## Task to complete
Where does the string "this" appear? Copy every line of the entries below that holds it.
= = = = = = =
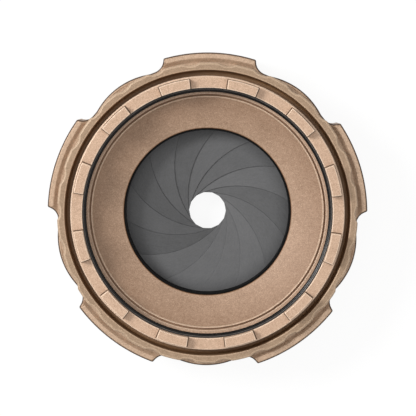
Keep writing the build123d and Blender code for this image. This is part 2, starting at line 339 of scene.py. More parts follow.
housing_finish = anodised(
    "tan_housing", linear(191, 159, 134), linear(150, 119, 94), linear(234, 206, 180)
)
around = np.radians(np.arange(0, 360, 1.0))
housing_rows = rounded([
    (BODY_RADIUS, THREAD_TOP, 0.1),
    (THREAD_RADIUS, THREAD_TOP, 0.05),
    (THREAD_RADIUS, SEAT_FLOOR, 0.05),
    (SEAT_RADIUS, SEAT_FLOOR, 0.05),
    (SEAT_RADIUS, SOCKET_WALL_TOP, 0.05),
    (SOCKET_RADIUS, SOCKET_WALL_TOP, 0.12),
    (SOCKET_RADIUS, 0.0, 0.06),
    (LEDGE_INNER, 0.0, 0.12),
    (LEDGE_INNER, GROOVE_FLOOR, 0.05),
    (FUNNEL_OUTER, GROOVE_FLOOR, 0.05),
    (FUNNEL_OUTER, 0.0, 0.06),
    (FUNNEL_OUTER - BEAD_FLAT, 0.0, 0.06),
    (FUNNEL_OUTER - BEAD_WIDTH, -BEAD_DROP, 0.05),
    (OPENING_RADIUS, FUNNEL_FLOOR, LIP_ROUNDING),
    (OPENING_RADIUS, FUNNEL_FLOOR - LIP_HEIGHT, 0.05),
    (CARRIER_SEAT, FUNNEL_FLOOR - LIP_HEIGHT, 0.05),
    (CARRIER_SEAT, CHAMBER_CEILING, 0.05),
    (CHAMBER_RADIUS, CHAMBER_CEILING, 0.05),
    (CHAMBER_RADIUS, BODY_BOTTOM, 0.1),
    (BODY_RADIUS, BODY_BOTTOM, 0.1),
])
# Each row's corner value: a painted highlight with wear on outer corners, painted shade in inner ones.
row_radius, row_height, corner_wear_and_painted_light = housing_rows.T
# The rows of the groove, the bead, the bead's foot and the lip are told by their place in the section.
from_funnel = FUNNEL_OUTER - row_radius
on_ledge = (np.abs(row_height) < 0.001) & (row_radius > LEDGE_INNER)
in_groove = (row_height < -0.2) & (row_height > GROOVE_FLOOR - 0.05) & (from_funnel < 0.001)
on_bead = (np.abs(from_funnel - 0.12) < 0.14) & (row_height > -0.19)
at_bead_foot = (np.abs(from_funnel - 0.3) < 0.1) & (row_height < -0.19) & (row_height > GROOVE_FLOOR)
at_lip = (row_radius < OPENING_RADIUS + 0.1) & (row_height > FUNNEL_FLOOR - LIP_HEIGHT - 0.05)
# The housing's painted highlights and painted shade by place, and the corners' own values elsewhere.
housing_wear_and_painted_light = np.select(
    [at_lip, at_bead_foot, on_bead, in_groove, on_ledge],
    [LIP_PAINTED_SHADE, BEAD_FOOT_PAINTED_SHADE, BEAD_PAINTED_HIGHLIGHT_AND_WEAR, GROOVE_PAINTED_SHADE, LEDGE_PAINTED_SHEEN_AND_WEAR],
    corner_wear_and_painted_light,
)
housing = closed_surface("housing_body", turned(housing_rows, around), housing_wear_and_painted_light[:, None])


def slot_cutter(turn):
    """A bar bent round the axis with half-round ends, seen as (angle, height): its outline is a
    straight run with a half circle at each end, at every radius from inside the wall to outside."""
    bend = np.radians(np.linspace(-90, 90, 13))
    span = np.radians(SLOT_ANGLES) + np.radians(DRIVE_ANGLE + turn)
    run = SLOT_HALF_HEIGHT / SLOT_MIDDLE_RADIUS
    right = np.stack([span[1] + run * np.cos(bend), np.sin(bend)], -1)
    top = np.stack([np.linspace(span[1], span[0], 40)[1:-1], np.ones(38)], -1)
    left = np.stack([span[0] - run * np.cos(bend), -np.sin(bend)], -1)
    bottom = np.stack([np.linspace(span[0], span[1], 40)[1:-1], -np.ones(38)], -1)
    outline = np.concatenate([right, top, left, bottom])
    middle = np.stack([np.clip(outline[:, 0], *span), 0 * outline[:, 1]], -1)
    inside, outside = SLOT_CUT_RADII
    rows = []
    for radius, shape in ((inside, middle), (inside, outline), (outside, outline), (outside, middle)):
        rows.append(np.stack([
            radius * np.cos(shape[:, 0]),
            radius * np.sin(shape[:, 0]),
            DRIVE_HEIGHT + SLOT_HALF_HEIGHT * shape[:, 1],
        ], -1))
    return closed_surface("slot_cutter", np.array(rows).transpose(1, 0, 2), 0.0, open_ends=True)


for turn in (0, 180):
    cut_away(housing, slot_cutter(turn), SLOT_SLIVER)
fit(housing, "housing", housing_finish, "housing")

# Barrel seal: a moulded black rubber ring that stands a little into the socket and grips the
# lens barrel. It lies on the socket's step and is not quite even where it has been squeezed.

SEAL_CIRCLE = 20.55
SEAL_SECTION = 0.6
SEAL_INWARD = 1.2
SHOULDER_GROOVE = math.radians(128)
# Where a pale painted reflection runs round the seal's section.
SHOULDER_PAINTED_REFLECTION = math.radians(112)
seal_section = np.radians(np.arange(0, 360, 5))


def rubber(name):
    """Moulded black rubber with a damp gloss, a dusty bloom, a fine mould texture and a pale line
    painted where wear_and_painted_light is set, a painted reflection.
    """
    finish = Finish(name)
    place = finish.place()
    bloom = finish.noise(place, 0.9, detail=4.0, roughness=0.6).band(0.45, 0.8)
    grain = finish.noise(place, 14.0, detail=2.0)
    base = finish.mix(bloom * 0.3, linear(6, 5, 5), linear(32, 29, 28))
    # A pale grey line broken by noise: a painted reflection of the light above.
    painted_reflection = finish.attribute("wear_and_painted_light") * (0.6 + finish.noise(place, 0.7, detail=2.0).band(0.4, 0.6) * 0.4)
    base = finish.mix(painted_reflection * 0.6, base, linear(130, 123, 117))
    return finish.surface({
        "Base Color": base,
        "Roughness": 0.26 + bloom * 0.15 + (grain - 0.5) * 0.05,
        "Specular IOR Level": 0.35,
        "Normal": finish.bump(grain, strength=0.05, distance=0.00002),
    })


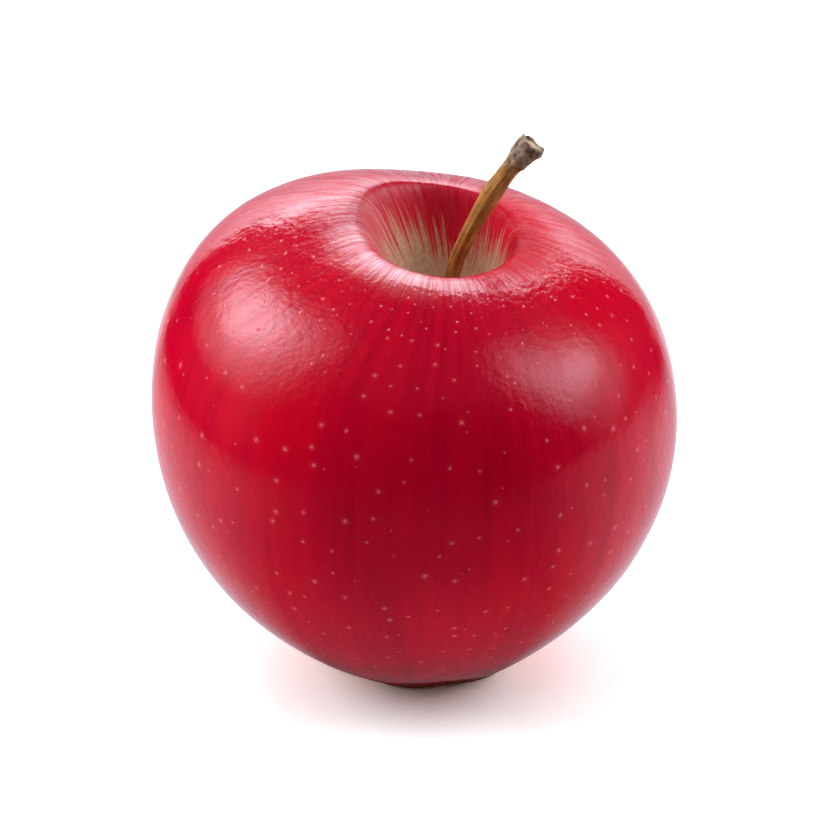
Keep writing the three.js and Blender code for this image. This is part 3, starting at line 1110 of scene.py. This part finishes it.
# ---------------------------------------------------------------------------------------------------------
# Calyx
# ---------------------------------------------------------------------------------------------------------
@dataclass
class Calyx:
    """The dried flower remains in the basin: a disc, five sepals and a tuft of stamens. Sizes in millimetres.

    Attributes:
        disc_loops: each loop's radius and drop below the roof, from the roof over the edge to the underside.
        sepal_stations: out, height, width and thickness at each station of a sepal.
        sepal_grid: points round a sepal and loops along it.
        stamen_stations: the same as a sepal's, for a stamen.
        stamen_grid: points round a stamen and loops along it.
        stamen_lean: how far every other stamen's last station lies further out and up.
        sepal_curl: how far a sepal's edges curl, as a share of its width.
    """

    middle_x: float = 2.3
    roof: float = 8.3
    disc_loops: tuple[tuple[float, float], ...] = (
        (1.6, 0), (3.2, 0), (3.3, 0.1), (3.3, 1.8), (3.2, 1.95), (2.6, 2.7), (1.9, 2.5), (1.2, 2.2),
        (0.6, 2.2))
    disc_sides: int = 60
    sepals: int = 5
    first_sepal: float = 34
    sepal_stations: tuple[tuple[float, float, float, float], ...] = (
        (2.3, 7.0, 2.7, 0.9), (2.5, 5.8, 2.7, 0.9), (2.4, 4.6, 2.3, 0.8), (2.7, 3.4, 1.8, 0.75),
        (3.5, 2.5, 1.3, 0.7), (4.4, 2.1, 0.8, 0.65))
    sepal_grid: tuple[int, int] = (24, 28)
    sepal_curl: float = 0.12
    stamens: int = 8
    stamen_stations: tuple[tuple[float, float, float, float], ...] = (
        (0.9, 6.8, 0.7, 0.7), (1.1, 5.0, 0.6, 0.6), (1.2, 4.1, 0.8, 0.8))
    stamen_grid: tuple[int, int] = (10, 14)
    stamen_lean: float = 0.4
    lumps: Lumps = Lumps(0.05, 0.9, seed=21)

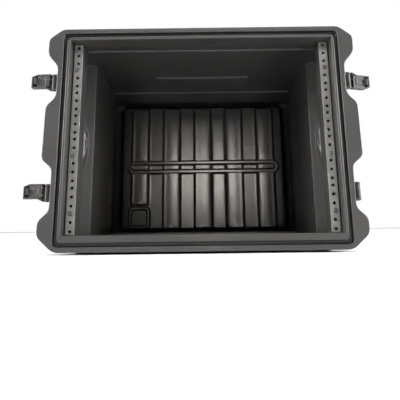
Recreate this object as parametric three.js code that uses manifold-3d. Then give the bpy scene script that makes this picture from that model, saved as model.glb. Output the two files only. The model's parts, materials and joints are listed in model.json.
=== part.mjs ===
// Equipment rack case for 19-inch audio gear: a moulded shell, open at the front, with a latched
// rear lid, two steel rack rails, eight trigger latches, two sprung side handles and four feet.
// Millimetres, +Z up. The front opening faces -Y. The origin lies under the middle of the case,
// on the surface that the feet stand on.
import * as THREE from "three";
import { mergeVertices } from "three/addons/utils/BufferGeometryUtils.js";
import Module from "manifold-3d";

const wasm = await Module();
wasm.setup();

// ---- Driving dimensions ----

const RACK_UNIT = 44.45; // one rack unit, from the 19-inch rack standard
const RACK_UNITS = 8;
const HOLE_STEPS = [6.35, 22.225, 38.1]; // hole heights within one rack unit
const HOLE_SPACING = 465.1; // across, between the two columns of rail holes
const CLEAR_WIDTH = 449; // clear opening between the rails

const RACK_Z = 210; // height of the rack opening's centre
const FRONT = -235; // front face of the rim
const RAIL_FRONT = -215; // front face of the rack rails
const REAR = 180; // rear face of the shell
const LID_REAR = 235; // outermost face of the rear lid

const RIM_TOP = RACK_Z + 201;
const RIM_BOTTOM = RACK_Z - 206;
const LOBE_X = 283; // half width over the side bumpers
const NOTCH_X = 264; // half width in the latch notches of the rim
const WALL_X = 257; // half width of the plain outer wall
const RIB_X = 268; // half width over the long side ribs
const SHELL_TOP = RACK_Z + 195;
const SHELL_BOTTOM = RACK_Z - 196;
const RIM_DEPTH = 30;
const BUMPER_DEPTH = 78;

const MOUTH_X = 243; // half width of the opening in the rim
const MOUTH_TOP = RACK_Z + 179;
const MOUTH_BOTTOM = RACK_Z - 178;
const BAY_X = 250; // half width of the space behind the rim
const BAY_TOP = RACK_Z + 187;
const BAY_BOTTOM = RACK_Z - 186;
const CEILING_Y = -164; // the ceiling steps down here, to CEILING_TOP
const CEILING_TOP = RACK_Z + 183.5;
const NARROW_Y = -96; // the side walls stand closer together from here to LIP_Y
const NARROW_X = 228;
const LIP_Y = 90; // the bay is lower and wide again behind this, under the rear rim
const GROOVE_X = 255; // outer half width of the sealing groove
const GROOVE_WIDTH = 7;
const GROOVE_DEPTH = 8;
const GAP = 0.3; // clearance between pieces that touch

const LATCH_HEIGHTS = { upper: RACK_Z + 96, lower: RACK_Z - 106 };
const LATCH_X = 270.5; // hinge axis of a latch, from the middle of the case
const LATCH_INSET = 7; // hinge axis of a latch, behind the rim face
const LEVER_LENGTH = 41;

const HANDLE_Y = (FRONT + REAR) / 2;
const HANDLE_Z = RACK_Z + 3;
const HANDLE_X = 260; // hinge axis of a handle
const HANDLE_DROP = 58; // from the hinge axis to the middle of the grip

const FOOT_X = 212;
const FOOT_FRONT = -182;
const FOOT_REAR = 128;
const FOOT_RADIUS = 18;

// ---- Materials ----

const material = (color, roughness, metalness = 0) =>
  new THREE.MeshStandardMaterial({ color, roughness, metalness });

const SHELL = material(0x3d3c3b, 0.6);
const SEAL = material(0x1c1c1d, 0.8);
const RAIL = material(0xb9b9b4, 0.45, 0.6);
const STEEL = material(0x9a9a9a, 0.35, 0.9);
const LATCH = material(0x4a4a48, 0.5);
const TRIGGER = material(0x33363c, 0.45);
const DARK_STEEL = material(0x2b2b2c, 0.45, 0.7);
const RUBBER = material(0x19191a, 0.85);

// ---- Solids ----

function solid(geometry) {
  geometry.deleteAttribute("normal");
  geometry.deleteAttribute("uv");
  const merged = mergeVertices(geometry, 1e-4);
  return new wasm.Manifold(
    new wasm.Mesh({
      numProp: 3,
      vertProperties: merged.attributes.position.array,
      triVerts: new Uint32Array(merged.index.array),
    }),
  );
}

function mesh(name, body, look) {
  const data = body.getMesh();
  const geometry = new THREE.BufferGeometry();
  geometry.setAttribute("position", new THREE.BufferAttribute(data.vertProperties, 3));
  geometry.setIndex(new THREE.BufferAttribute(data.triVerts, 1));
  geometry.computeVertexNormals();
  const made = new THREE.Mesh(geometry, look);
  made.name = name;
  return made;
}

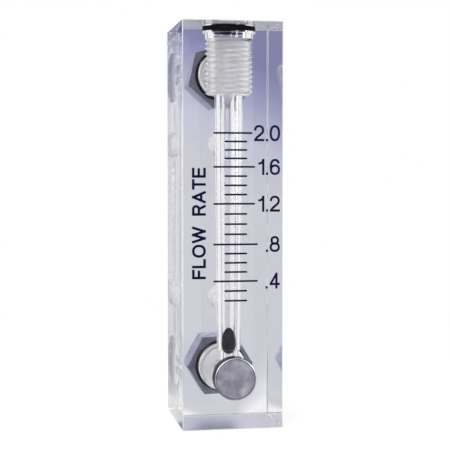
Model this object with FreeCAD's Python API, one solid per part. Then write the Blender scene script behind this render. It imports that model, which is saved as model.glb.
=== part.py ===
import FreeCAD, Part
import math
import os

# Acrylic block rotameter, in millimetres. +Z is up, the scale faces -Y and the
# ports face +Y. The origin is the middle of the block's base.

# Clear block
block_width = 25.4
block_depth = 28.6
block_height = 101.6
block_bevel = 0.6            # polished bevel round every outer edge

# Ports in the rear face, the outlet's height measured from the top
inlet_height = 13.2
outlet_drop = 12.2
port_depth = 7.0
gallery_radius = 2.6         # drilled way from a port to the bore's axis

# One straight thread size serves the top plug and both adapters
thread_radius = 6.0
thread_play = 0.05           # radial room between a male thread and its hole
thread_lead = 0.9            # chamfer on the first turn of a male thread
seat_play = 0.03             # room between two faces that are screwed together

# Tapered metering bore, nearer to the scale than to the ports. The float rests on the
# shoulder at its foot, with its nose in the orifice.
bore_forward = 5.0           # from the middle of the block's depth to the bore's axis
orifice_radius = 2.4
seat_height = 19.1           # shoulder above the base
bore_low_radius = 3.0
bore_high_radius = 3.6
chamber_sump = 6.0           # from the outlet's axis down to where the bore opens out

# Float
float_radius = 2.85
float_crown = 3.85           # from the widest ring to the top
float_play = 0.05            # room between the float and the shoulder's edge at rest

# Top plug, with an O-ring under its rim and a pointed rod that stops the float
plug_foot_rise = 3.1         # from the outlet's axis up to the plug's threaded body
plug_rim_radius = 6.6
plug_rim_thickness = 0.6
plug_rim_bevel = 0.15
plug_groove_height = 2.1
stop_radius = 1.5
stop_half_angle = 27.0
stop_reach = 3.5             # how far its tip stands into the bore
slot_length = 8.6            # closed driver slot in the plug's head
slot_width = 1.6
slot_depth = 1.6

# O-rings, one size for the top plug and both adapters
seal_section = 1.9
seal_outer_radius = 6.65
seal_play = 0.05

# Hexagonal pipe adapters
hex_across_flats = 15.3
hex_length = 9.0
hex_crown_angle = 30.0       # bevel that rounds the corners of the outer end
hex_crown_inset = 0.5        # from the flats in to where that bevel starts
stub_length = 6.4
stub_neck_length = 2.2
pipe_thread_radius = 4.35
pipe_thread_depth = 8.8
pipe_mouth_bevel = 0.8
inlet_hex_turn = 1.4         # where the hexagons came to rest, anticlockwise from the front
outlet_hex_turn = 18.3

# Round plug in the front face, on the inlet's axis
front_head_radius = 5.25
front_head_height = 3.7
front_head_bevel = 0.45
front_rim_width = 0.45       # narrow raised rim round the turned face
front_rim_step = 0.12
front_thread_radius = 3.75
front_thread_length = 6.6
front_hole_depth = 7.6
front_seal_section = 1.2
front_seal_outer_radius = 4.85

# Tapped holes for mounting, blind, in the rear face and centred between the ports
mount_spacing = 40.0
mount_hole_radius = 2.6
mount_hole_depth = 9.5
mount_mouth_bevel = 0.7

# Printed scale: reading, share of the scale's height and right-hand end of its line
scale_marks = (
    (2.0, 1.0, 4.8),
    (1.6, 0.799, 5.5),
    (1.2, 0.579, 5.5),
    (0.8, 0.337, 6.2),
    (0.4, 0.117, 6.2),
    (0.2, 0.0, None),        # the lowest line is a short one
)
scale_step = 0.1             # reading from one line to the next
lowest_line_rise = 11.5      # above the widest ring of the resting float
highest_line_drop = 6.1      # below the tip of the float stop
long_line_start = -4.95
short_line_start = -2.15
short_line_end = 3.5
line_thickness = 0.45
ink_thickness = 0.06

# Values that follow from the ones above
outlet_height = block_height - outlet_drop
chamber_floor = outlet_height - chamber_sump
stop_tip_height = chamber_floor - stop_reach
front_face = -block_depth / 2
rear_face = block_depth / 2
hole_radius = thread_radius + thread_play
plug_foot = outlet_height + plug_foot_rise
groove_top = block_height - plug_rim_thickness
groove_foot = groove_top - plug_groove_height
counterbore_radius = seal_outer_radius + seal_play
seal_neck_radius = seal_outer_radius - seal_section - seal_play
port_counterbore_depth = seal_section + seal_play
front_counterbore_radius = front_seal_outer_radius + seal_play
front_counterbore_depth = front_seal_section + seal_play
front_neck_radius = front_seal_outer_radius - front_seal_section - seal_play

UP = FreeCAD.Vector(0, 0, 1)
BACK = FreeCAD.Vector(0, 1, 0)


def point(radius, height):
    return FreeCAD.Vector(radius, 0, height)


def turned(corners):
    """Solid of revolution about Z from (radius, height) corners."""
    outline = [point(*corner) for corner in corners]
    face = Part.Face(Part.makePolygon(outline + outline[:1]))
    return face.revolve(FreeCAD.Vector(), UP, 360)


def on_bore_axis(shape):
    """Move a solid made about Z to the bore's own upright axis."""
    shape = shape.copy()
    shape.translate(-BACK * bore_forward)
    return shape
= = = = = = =
## The result
Keep writing the build123d and Blender code for this image. This is part 2, starting at line 339 of scene.py. More parts follow.
Keep writing the three.js and Blender code for this image. This is part 3, starting at line 1110 of scene.py. This part finishes it.
Recreate this object as parametric three.js code that uses manifold-3d. Then give the bpy scene script that makes this picture from that model, saved as model.glb. Output the two files only. The model's parts, materials and joints are listed in model.json.
const LIP_Y = 90; // the bay is lower and wide again behind this, under the rear rim
Model this object with FreeCAD's Python API, one solid per part. Then write the Blender scene script behind this render. It imports that model, which is saved as model.glb.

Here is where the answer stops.